Problem
Repeat the lines of the data that follow, please, starting at the first and stopping after the one with "import Sketcher".

Given data
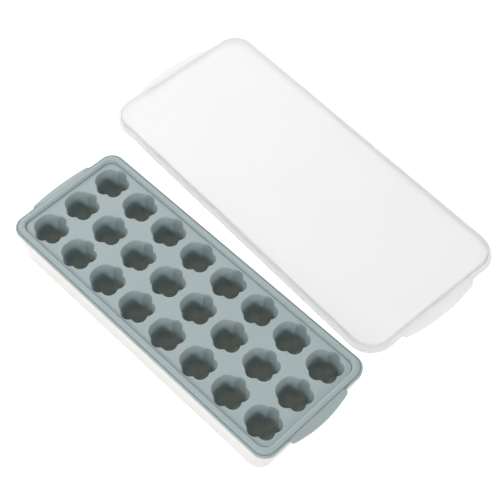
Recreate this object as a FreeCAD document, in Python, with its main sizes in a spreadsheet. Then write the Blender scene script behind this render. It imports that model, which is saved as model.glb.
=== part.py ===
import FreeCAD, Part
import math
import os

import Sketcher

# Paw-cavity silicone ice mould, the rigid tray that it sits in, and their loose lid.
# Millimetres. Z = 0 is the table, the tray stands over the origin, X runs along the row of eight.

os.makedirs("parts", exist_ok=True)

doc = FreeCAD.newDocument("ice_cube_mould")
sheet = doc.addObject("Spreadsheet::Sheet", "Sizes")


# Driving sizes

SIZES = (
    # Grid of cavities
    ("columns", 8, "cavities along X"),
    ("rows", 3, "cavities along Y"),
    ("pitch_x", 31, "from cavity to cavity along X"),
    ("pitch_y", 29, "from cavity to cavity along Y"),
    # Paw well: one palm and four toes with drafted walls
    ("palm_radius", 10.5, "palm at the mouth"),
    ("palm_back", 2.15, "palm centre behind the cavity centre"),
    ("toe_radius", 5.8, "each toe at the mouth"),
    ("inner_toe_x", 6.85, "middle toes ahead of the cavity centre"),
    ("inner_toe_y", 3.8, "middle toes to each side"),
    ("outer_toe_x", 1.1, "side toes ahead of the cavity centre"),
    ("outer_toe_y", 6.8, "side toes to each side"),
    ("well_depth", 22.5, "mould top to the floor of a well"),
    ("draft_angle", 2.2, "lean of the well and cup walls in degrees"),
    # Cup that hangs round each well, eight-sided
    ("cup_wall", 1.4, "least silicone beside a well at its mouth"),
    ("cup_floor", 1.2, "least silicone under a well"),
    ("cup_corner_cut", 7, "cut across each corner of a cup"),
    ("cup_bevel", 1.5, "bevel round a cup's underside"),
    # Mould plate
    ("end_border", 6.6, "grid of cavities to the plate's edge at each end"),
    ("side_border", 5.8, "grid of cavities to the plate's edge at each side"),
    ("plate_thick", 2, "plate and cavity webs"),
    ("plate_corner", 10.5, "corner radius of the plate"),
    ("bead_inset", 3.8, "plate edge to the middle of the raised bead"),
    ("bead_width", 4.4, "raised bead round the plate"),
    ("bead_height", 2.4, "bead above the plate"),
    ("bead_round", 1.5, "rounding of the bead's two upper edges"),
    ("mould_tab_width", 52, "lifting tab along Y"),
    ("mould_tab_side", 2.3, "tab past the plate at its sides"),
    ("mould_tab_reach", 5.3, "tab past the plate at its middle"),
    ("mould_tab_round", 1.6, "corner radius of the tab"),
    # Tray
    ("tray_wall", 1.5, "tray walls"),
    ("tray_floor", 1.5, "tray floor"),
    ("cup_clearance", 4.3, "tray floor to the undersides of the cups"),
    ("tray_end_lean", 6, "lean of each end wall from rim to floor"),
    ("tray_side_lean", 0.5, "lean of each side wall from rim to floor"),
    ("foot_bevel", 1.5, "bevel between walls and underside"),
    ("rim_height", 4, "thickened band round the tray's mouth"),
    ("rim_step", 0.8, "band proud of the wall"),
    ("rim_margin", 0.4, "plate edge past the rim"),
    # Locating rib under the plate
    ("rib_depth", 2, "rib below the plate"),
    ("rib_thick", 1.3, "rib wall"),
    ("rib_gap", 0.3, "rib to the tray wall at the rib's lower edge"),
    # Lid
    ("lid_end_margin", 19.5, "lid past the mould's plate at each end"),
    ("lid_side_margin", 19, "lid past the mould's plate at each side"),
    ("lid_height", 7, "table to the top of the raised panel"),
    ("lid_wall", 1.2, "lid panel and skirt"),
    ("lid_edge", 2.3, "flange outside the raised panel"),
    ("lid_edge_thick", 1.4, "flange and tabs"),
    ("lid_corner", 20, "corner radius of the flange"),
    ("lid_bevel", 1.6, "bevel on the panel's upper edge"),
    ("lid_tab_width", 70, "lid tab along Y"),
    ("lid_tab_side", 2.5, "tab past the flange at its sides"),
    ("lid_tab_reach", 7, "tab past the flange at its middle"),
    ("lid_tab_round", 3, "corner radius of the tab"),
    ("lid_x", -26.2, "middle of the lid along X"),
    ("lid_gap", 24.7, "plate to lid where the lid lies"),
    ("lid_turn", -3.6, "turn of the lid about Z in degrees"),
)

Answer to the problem
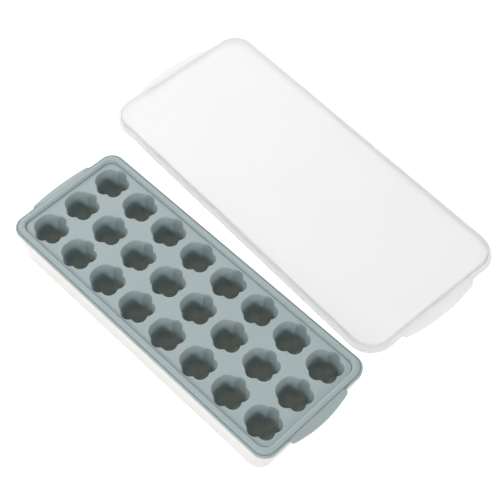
Recreate this object as a FreeCAD document, in Python, with its main sizes in a spreadsheet. Then write the Blender scene script behind this render. It imports that model, which is saved as model.glb.
=== part.py ===
import FreeCAD, Part
import math
import os

import Sketcher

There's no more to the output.